Votre famille avait-elle des doutes sur les attitudes du prêtre ?
Absolument aucun. Il venait chez nous comme un ami, on le voyait dès qu’il y avait des vacances. Il revenait dans le coin. C’est à ces occasions qu’il va profiter de moi, comme sans doute d’autres jeunes et enfants. Avec moi, ce sera de mes 8 ans jusqu’à 12 ans. Avec l’accord de mes parents qui ne savaient rien, il me faisait venir à la cure où il résidait. J’allais dans sa chambre. C’était pour s’inspirer pour ses œuvres, disait-il. Je posais nue. Mes parents étaient convaincus que l’on était en sous-vêtements. Je me souviens, on s’allongeait sur son lit et parfois sur ses genoux. Alors, il me caressait, me faisait des attouchements. C’était toujours le même scénario.
Avez-vous compris que vous étiez la victime d’un prédateur sexuel ?
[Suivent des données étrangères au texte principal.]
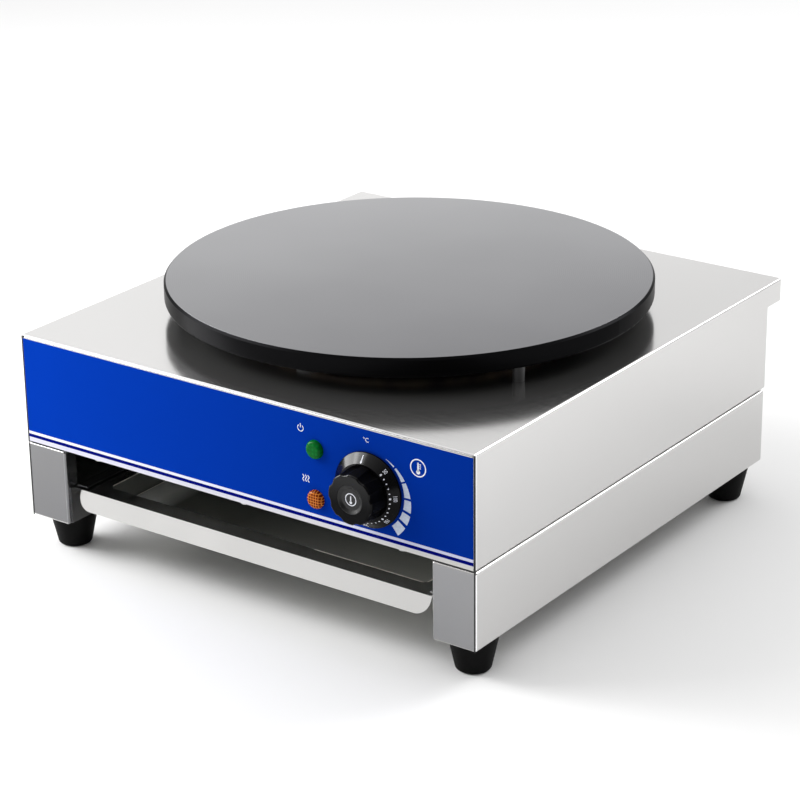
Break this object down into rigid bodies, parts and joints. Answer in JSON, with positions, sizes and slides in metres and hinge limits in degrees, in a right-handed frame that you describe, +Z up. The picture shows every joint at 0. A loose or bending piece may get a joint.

J’étais bien trop petite pour imaginer une telle chose. J’étais en confiance même si la première fois que c’est arrivé, j’étais mal à l’aise. Je sentais bien que ce qui venait de se passer n’était pas normal. Ce premier jour, je suis partie en courant, je ne suis pas rentrée à la maison tout de suite.
Pourquoi n’avez-vous rien dit, à vos parents, à votre entourage ?
Parce que c’était un prêtre admiré par beaucoup de gens dans le village et aux alentours. Je n’ai jamais ressenti de contraintes. Et puis moi aussi je l’admirais. C’est quelqu’un qui avait une emprise, qui manipulait avec aisance. Je me rappelle il m’offrait un tas de choses auxquelles je n’avais pas forcément accès : des livres, j’adorais lire (et toujours aujourd’hui). Des crayons de couleur de marque. Il m’a appris la pyrogravure et offert du matériel. Mais il n’y a jamais eu de violence, ça non, jamais. Aujourd’hui, mes parents sont sous le choc. Eux aussi sont des victimes du père Ribes. Ils ont été trompés et cette affaire les fait culpabiliser. Ils ne peuvent plus entrer dans l’église de leur village.
Quel a été l’impact sur votre vie, quel traumatisme ?
J’ai vécu dans une forme de déni, je souffrais d’amnésie traumatique, m’a expliqué mon psychiatre il y a une vingtaine d’années quand tout est remonté à la surface. Jusqu’en 1998, j’avais réussi à refouler ce que j’avais vécu. Mais à cette date, à la rentrée scolaire, mon plus jeune fils devait entrer en CP dans une école privée tenue par des frères. Son enseignant était réputé pour pratiquer des sévices physiques sur les élèves. J’ai dit non ! J’ai refusé catégoriquement que mon enfant entre dans cette classe. Dans la foulée, j’ai fait une profonde dépression. Je tombais dans un gouffre. Lors de séances d’hypnose, tout est revenu. Ça a été terrible. J’avais réussi à oublier, mais ces choses-là ne disparaissent jamais, m’a expliqué mon psychiatre.
Et comment allez-vous aujourd’hui ?
J’ai fait 7 ans de psychanalyse. Je vais relativement bien parce que j’ai pu parler, en parler avec ma famille. J’ai été entendue par mes parents, mes enfants. Mon mari était déjà au courant, je lui avais dit.